Object modeling scripts:
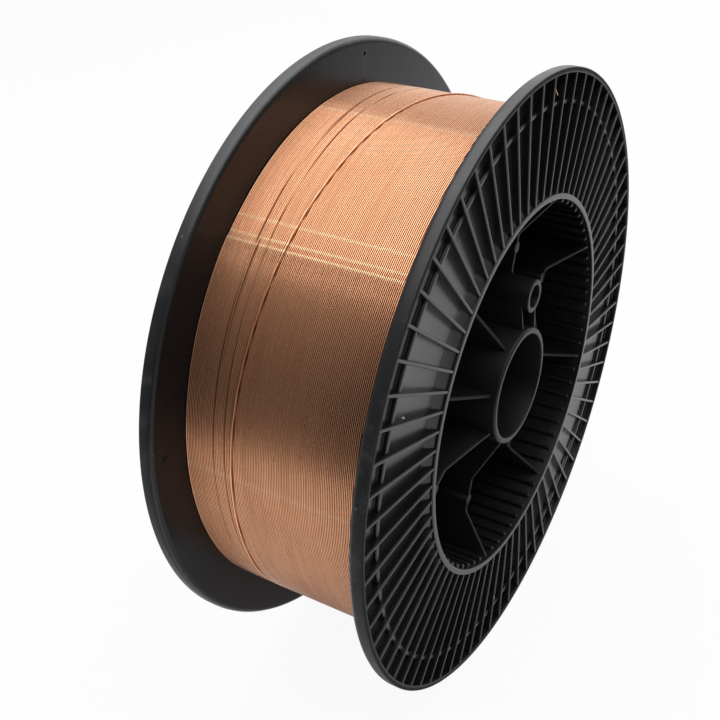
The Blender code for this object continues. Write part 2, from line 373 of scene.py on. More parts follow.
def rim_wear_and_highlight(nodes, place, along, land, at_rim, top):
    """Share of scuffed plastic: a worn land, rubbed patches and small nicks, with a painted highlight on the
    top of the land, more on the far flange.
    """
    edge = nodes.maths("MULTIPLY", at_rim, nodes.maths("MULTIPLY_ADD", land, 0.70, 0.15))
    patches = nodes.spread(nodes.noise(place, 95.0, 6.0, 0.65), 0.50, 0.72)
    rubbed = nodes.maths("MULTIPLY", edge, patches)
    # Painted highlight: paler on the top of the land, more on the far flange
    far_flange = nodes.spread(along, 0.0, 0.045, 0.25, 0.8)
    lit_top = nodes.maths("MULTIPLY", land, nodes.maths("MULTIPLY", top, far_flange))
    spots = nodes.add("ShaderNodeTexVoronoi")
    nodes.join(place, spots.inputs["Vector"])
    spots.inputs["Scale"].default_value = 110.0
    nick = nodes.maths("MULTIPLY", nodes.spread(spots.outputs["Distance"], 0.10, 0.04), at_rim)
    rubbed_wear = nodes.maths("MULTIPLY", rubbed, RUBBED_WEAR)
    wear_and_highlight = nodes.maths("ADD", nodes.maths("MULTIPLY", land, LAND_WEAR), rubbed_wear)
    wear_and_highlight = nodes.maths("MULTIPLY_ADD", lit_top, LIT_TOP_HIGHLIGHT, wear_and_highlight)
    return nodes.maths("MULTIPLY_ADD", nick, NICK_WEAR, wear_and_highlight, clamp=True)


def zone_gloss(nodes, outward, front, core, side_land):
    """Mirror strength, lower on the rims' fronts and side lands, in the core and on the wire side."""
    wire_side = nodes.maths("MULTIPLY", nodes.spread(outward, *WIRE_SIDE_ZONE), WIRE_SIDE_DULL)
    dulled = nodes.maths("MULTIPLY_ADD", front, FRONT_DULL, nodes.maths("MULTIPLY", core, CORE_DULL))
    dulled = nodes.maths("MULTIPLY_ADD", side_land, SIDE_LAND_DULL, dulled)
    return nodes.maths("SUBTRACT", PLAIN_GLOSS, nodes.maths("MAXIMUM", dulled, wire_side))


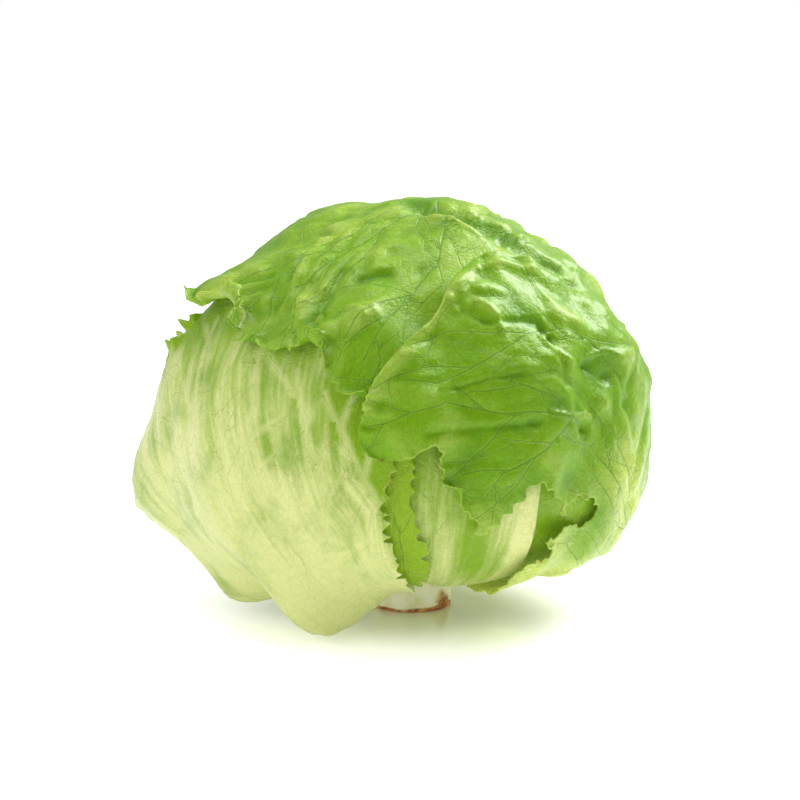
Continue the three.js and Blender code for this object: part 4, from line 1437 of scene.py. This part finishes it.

**Task directions**
Copy down the material exactly as written.

**Full response**
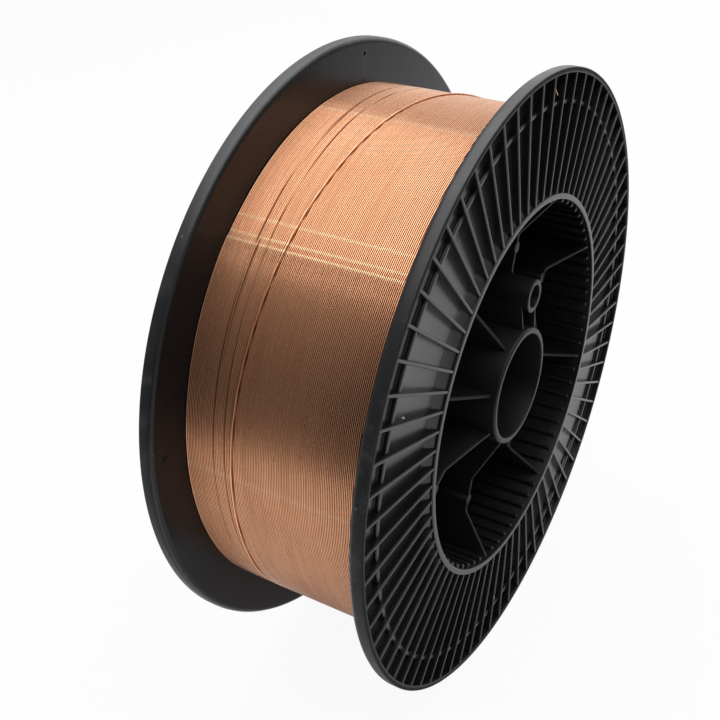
The Blender code for this object continues. Write part 2, from line 373 of scene.py on. More parts follow.
def rim_wear_and_highlight(nodes, place, along, land, at_rim, top):
    """Share of scuffed plastic: a worn land, rubbed patches and small nicks, with a painted highlight on the
    top of the land, more on the far flange.
    """
    edge = nodes.maths("MULTIPLY", at_rim, nodes.maths("MULTIPLY_ADD", land, 0.70, 0.15))
    patches = nodes.spread(nodes.noise(place, 95.0, 6.0, 0.65), 0.50, 0.72)
    rubbed = nodes.maths("MULTIPLY", edge, patches)
    # Painted highlight: paler on the top of the land, more on the far flange
    far_flange = nodes.spread(along, 0.0, 0.045, 0.25, 0.8)
    lit_top = nodes.maths("MULTIPLY", land, nodes.maths("MULTIPLY", top, far_flange))
    spots = nodes.add("ShaderNodeTexVoronoi")
    nodes.join(place, spots.inputs["Vector"])
    spots.inputs["Scale"].default_value = 110.0
    nick = nodes.maths("MULTIPLY", nodes.spread(spots.outputs["Distance"], 0.10, 0.04), at_rim)
    rubbed_wear = nodes.maths("MULTIPLY", rubbed, RUBBED_WEAR)
    wear_and_highlight = nodes.maths("ADD", nodes.maths("MULTIPLY", land, LAND_WEAR), rubbed_wear)
    wear_and_highlight = nodes.maths("MULTIPLY_ADD", lit_top, LIT_TOP_HIGHLIGHT, wear_and_highlight)
    return nodes.maths("MULTIPLY_ADD", nick, NICK_WEAR, wear_and_highlight, clamp=True)


def zone_gloss(nodes, outward, front, core, side_land):
    """Mirror strength, lower on the rims' fronts and side lands, in the core and on the wire side."""
    wire_side = nodes.maths("MULTIPLY", nodes.spread(outward, *WIRE_SIDE_ZONE), WIRE_SIDE_DULL)
    dulled = nodes.maths("MULTIPLY_ADD", front, FRONT_DULL, nodes.maths("MULTIPLY", core, CORE_DULL))
    dulled = nodes.maths("MULTIPLY_ADD", side_land, SIDE_LAND_DULL, dulled)
    return nodes.maths("SUBTRACT", PLAIN_GLOSS, nodes.maths("MAXIMUM", dulled, wire_side))


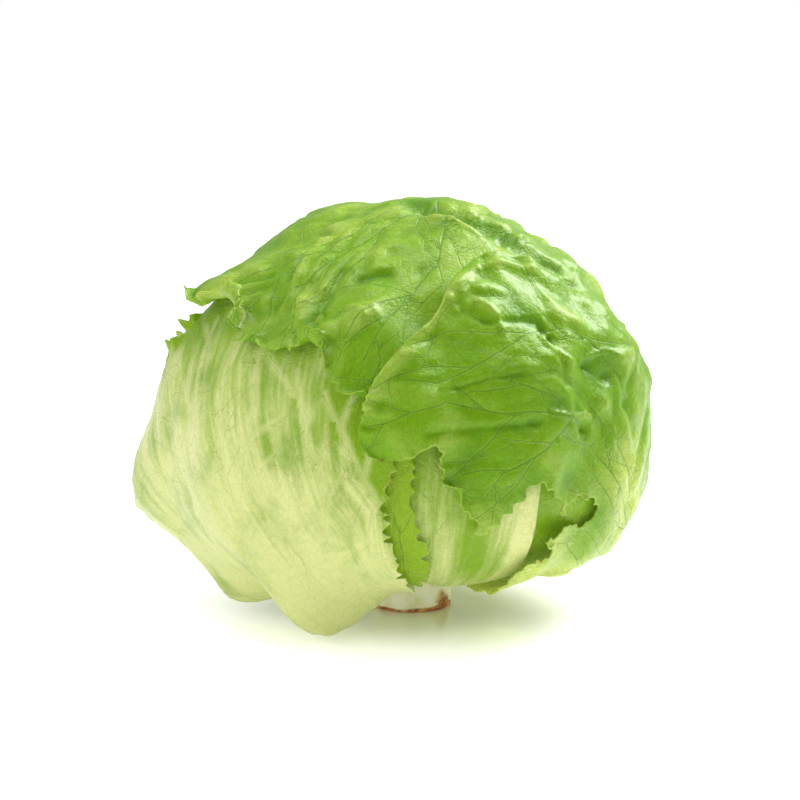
Continue the three.js and Blender code for this object: part 4, from line 1437 of scene.py. This part finishes it.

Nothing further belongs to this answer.